A founder trustee of the Shah Jalal Mosque in St Helen's street, Mr Muktar and Mr Robbani are planning to open their Taj Mahal restaurant in Norwich Road to raise money for the flood victims.
"We want to raise £1,000 or more. We are opening our restaurant from 12pm to midnight on August 29. It will be eat as much as you like for £15. Money raised will go to Bangladesh," said Mr Muktar.
Other restaurants are also rallying round.
Boshor Ali is staging a charity buffet at the Jorna in Wherstead Road, Ipswich, on September 6 and is inviting the town's mayor and MP, and also TV personality Griff Rhys Jones.
"Everyone wants to do all they can to support the people caught up in this terrible situation and all the money from the night will go to the appeal," he said.
Anwar Hussein is holding a lunchtime charity buffet at the Blue Naan, Hamilton Road, Felixstowe, at 1pm on September 5 and is inviting town mayor Don Smith as well as officials from the Bangladesh Embassy in London.
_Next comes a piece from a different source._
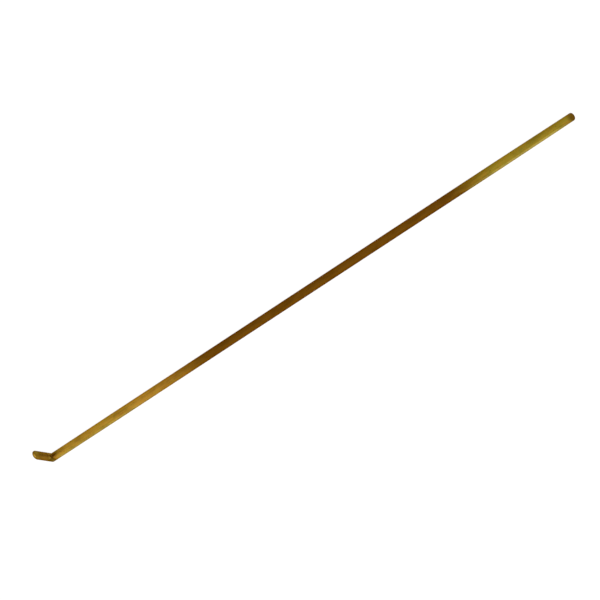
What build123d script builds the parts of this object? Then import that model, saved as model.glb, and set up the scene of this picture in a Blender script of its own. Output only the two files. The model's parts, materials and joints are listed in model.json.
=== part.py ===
from build123d import *
from math import cos, radians, tan
import os

# Slim L-shaped dibber, one length of drawn brass rod with a short toe bent square at one end.
# It lies flat on its side: the shank runs along +X, the toe points along +Y, and +Z is up.
# The origin is under the middle of its bounding box, on the surface that it lies on.
# All sizes are in millimetres.

rod_diameter = 3.2          # drawn brass rod, 1/8 in nominal
overall_length = 300.0      # back of the toe to the free end
toe_reach = 10.25           # outer side of the shank to the tip of the toe
full_length = 220.0         # middle stretch that keeps the full diameter
free_end_diameter = 2.9     # across the flat end face, before its edge is rounded
free_end_round = 0.2        # rounding of the edge of the end face
toe_diameter = 3.12         # the corner and the toe are drawn down a little by the hammer
neck_length = 34.0          # run over which the shank thins to that, towards the corner
tip_slant = 30.0            # degrees that the tip's face leans up from square
tip_round = 0.75            # rounding of the edge of the tip

rod_radius = rod_diameter / 2
toe_radius = toe_diameter / 2
free_end_x = overall_length / 2
full_end_x = full_length / 2
neck_x = -full_end_x - neck_length
corner_x = -free_end_x + toe_radius
taper_length = free_end_x - full_end_x
shank_y = -toe_reach / 2 + rod_radius
tip_y = toe_reach / 2
axis_z = rod_radius
cutter_size = 6 * rod_diameter

# The slanted face meets the toe's axis a little short of the tip's furthest point,
# which lies on the rounding of the face's lower edge.
slope_reach = (toe_radius - tip_round) * tan(radians(tip_slant))
round_loss = tip_round * (1 / cos(radians(tip_slant)) - 1)
tip_face_y = tip_y - slope_reach + round_loss


def along_shank(x):
    """A plane square to the shank, facing the free end."""
    return Plane(origin=(x, shank_y, axis_z), z_dir=(1, 0, 0))


def full_stretch():
    """The straight middle stretch at its full diameter."""
    return along_shank(0) * Cylinder(rod_radius, full_length)


def neck():
    """The slow thinning of the shank towards the corner."""
    return along_shank(neck_x + neck_length / 2) * Cone(toe_radius, rod_radius, neck_length)


def corner_and_toe():
    """The rod from the end of the neck round the corner and past the tip.

    The corner is hammered square. Its outside keeps the rod's own radius and its inside is a crease.
    """
    path = Polyline(
        (neck_x, shank_y, axis_z),
        (corner_x, shank_y, axis_z),
        (corner_x, tip_y + rod_diameter, axis_z),
    )
    start = Plane(origin=(neck_x, shank_y, axis_z), z_dir=(-1, 0, 0))
    return sweep(start * Circle(toe_radius), path=path, transition=Transition.ROUND)


def tip_cutter():
    """A block whose lower face lies on the slanted face of the tip."""
    block = Box(cutter_size, cutter_size, cutter_size, align=(Align.CENTER, Align.CENTER, Align.MIN))
    square_face = Plane(origin=(corner_x, tip_face_y, axis_z), x_dir=(1, 0, 0), z_dir=(0, 1, 0))
    return square_face * Rot(tip_slant, 0, 0) * block


def finished_toe():
    """The corner and the toe, with the slanted tip cut and its edge rounded."""
    toe = corner_and_toe() - tip_cutter()
    tip_edge = toe.edges().sort_by(Axis.Y)[-1]
    return fillet(tip_edge, tip_round)


def tapered_end():
    """The last stretch of the shank, a long shallow cone with a flat end face."""
    cone = along_shank(free_end_x - taper_length / 2) * Cone(rod_radius, free_end_diameter / 2, taper_length)
    end_face = cone.faces().sort_by(Axis.X)[-1]
    return fillet(end_face.edges(), free_end_round)


rod = finished_toe() + neck() + full_stretch() + tapered_end()
os.makedirs("parts", exist_ok=True)
export_step(rod, "parts/rod.step")
box = rod.bounding_box()
print("rod", "solids", len(rod.solids()), "volume", round(rod.volume, 2))
print("low", [round(v, 3) for v in box.min], "high", [round(v, 3) for v in box.max])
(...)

He has set up a charity called Anwar's Welfare Trust to aid the flood victims.
"Everyone should do their best to help their brothers and sisters - there are people suffering dreadfully in Bangladesh and it is a very serious situation and we want to do all we can," he said.
Staff at the Bekash Tandoori Restaurant, Meredith Road, Ipswich, have raised £500.
Manager Abdul Motlib, 38, who came from Bangladesh when he was 12, said: "Every year people lose their belongings, crops and livelihoods and this year it has been extremely bad. The international community needs to try and resolve the problems once and for all."